## START Dataset excerpt

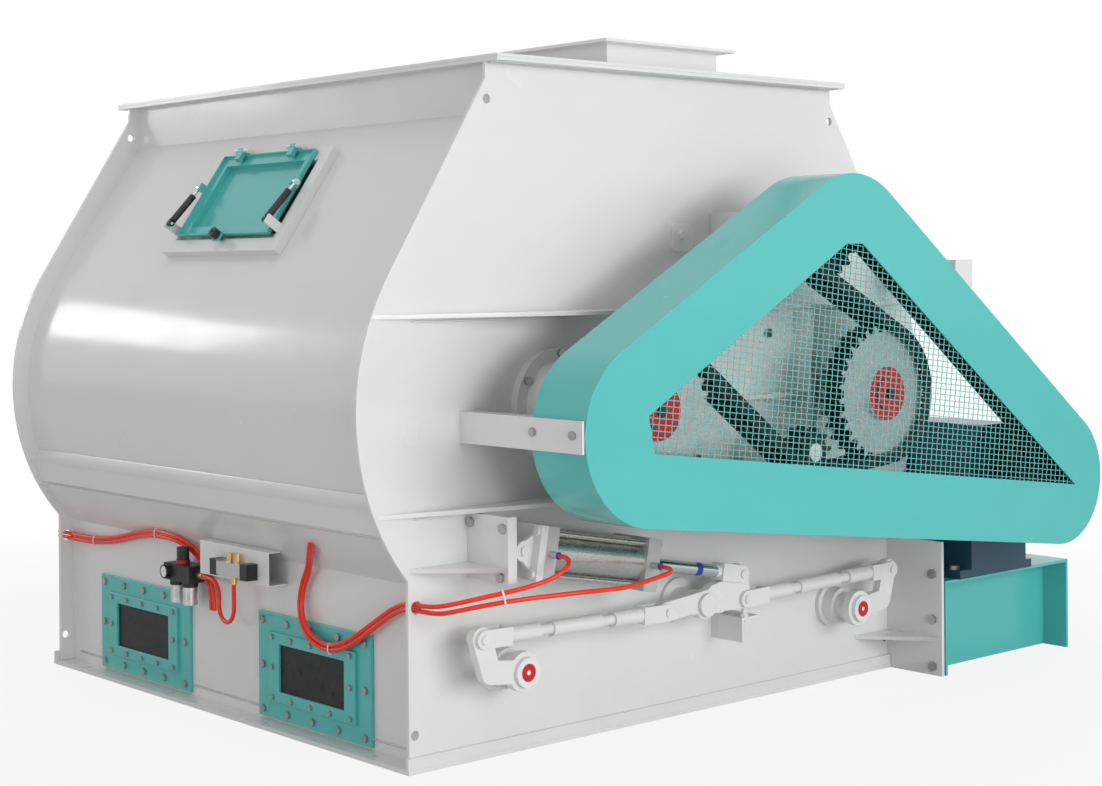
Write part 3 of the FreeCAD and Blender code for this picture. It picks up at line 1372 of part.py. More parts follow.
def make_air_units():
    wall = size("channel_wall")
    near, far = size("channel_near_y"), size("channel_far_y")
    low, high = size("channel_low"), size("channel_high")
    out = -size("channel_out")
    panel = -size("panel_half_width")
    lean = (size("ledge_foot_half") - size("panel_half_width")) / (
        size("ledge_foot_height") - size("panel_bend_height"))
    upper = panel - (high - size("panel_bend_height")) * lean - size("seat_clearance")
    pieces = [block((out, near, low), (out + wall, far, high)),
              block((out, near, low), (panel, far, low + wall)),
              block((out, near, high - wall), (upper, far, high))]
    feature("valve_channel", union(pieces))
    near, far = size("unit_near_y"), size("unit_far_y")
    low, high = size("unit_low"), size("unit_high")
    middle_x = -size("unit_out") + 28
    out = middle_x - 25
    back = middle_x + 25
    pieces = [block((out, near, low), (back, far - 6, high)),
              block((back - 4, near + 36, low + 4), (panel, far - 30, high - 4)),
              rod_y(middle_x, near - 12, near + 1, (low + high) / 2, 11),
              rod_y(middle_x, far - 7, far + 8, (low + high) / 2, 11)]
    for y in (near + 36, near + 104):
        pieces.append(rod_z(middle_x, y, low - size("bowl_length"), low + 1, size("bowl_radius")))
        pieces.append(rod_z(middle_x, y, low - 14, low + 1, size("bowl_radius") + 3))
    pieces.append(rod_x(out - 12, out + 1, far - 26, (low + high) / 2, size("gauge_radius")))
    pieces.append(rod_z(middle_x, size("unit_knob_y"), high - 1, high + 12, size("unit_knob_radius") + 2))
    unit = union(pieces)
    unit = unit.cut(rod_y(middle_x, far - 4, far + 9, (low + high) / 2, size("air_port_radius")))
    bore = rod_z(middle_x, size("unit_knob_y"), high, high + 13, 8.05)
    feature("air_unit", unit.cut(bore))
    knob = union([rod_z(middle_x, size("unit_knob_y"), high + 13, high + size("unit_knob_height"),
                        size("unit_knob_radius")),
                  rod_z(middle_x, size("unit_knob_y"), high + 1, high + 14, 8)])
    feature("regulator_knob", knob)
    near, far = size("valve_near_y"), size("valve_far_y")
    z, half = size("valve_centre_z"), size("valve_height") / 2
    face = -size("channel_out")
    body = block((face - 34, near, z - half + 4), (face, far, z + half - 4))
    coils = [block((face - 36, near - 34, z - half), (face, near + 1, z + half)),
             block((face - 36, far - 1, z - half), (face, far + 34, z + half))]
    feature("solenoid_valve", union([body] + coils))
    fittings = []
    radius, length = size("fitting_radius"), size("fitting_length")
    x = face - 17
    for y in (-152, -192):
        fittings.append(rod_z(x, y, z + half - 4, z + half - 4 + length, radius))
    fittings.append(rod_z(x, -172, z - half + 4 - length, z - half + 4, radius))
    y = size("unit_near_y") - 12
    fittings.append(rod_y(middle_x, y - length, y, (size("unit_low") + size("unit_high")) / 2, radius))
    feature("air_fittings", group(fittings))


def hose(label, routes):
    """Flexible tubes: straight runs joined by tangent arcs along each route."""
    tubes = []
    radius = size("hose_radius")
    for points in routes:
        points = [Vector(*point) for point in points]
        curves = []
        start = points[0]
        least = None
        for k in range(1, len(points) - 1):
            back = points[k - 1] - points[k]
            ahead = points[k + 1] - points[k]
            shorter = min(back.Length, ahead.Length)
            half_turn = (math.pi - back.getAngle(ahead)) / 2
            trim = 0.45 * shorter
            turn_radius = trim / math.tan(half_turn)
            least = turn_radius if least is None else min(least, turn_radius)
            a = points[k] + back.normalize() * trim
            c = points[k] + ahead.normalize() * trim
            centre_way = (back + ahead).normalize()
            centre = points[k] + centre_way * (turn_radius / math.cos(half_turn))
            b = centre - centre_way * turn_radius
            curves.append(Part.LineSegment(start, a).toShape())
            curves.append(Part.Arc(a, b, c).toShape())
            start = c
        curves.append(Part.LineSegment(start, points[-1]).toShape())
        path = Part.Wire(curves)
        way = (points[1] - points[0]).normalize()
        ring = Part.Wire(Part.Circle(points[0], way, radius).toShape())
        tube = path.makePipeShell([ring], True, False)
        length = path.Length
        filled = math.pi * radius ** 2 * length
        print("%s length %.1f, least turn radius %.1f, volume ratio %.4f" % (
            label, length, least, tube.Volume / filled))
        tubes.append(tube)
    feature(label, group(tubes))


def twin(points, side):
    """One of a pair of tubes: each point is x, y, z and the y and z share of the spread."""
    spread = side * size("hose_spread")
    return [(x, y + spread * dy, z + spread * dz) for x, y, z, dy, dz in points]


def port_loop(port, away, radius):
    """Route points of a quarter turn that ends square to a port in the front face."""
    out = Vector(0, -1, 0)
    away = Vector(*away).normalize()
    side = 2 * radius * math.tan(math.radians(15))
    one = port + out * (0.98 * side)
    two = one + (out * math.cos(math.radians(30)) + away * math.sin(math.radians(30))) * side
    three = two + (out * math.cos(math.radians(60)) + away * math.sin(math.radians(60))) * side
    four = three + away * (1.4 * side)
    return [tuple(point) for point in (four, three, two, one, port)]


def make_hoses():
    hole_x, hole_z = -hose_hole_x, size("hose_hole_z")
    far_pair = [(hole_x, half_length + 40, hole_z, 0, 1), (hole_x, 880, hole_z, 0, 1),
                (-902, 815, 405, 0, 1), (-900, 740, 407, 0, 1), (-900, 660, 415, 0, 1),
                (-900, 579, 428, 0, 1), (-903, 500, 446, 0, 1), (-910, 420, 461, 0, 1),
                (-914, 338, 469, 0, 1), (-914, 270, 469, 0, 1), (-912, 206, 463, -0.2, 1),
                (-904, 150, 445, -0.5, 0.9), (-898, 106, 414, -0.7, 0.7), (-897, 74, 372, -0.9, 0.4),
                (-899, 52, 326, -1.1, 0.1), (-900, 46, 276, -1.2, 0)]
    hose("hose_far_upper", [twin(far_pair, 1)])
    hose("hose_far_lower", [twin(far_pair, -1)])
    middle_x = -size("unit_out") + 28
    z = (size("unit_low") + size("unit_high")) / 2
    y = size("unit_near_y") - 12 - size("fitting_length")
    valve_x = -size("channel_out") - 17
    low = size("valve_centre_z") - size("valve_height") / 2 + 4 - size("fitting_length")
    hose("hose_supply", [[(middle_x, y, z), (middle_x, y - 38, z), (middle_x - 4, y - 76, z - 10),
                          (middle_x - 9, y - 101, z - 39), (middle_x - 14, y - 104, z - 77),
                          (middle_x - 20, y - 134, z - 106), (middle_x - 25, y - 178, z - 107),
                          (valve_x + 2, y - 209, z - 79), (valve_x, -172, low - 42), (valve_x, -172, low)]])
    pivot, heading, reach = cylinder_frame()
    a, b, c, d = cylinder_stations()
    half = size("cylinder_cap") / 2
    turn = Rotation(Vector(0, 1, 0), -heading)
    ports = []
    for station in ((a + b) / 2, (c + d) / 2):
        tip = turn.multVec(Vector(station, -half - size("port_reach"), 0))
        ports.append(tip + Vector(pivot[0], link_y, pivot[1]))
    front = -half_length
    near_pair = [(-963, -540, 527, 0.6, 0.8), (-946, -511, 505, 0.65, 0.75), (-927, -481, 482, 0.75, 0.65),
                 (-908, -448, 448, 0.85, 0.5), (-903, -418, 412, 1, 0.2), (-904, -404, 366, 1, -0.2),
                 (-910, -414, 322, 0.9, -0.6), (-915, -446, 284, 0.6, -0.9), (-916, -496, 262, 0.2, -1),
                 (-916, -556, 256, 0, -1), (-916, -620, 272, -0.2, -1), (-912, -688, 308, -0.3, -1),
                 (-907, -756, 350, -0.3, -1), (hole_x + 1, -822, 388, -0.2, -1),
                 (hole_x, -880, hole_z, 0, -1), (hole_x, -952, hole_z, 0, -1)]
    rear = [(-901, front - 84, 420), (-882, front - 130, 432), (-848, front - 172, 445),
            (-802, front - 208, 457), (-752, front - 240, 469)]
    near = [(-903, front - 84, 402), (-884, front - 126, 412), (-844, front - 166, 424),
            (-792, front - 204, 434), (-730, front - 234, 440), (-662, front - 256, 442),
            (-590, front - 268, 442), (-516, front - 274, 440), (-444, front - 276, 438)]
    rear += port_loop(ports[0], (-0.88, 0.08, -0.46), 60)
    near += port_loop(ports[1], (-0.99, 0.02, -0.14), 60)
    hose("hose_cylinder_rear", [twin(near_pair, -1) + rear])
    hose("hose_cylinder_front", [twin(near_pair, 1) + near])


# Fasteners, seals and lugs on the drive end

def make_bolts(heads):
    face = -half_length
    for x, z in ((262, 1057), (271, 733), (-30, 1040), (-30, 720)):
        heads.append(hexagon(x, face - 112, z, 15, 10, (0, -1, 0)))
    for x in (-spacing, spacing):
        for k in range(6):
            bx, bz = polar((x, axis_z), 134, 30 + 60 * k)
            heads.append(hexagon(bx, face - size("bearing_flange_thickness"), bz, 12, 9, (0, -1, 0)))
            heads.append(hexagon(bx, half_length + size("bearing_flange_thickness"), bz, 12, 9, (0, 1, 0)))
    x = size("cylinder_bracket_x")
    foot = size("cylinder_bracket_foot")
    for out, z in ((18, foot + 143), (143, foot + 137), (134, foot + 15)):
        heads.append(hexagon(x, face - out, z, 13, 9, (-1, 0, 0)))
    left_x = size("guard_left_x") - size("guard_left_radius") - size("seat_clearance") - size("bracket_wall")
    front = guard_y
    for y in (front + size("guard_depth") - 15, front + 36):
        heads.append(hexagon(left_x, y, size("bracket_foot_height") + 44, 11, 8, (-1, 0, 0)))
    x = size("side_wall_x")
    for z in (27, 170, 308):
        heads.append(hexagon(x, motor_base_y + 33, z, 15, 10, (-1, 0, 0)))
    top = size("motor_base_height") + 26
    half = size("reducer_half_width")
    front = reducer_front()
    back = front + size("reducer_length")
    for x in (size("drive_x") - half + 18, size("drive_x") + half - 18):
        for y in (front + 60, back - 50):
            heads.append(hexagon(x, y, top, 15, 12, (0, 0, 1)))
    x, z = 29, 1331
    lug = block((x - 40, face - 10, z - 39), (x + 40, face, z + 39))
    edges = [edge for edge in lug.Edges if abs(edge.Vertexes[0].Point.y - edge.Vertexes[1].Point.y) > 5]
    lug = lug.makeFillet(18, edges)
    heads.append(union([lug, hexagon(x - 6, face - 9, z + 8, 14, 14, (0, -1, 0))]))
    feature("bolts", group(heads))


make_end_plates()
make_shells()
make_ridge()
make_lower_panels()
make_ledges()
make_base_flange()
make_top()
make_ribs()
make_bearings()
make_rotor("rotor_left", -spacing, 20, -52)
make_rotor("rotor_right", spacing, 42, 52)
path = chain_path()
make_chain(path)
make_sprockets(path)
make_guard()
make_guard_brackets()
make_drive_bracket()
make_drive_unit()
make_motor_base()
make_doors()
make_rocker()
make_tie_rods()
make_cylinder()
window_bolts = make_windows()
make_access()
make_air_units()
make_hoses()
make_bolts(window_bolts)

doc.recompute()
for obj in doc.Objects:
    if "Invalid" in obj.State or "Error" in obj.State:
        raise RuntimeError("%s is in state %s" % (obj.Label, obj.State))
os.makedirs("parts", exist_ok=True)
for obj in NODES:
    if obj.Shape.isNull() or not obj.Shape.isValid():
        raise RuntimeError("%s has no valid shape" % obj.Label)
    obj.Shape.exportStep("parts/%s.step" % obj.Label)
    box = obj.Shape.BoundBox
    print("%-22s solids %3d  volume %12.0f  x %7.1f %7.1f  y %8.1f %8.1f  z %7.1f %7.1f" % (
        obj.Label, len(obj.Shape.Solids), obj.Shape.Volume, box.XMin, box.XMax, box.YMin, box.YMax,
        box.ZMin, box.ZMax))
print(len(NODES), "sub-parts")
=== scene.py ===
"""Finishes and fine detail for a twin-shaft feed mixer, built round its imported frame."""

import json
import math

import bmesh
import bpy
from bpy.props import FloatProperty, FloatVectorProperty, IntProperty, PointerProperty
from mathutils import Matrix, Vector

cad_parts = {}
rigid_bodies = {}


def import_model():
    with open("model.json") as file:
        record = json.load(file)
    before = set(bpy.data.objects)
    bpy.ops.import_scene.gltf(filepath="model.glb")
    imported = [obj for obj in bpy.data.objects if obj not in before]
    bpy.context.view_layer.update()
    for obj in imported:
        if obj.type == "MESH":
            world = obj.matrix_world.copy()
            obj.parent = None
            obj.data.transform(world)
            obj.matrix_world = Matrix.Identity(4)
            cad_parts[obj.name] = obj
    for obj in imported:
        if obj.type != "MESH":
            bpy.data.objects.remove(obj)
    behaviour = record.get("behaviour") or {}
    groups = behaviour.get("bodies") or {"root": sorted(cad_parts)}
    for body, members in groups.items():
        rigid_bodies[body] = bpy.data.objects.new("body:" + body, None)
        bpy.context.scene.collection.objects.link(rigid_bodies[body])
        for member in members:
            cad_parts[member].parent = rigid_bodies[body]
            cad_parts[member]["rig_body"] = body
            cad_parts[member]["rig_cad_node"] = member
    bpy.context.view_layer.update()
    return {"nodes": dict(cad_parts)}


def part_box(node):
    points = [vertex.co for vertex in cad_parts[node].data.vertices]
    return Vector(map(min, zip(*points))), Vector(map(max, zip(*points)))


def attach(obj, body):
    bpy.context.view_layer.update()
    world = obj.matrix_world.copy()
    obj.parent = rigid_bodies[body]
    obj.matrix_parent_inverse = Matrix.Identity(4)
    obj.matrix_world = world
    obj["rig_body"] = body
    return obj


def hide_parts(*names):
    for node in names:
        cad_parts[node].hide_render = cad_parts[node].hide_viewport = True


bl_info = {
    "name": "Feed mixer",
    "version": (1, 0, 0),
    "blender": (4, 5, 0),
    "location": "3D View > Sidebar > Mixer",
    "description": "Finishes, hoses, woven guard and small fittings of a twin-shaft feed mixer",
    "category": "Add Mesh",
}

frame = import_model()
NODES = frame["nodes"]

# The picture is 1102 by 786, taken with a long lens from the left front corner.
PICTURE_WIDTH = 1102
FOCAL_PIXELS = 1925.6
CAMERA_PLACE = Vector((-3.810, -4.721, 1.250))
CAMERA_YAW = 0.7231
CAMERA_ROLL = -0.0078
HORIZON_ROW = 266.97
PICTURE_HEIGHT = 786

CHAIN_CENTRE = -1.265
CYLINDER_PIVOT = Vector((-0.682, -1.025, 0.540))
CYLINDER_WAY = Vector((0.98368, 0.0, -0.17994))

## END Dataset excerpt

Scan the data for the word "names" and copy every line where it shows up.

def hide_parts(*names):
    for node in names:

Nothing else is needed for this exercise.